If melting sea ice tempts some shippers to use either the Northwest Passage or Russia’s Northern Sea Route for container ships, that total could increase to an extra 882 ships a year.

Although much has been written about a possible boom in Arctic shipping as melting sea ice renders formerly forbidding routes passable, experts suggest any increases are likely to be moderate at most.

Still, Azzara found it doesn’t take much of an increase to raise emission levels.

Even if shipping growth were only slightly above global economic growth over the next decade, the volume of pollutants pumped into the Arctic environment could dramatically increase.

Sulphur dioxide, a cause of acid rain, would increase 520 per cent to 830 tonnes per year by 2025, she predicted.

Carbon dioxide, the main climate change culprit, would jump 390 per cent to 54,000 tonnes.
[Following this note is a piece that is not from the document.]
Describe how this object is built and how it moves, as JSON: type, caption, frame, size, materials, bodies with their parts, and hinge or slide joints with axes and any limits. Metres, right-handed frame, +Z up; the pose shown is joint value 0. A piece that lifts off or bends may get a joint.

Fine particles would go up by 580 per cent to 120 tonnes, she added, while the amount of black carbon released would more than quintuple to seven tonnes.
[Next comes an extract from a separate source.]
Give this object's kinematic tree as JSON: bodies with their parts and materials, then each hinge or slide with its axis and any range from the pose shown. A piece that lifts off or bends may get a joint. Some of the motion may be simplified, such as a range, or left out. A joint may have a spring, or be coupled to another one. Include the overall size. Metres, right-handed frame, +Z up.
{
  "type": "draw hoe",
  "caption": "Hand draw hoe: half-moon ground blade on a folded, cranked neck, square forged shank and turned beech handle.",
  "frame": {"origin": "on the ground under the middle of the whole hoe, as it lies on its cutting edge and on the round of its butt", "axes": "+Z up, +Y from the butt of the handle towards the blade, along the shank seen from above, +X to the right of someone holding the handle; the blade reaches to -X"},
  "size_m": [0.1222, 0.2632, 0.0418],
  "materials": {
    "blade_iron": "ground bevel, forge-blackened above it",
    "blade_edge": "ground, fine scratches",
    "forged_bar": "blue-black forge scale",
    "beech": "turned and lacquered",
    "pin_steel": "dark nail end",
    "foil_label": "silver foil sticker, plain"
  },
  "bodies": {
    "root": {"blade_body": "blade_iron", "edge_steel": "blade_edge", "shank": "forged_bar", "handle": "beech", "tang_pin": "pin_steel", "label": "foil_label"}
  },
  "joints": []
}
Both pollutants are considered significant drivers of sea ice and snow melt and are major research subjects by the Canadian government.

Azzara’s study deals specifically with Alaskan waters from the Bering Strait north and east to the international border.

But she said her findings should concern Canadians as well.

“Anything that’s emitted in that area is not going to stay over the ocean and it’s not necessarily going to stay within the United States,” Azzara said.

“If a vessel is transiting out that way and is going to go across (Alaska’s) North Slope, chances are it’s going to go into Canada or it came from Canada.”

A cleaner maritime fuel standard would go a long way toward easing those impacts, said Azzara.

The U.S. and Canada already require ships to use low-sulphur fuel, but those rules only apply south of the Alaska panhandle in the Pacific and the northern tip of Labrador in the Atlantic.

“The consideration of expanding that requirement into the U.S. and Canadian Arctic is a domestic way of (reducing emissions),” said Azzara.

The International Maritime Organization is considering requiring low-sulphur fuel everywhere by 2020, but Azzara said an effort is underway to push that to 2025.

“The first step in mitigating those emissions is in keeping the 2020 implementation date,” she said.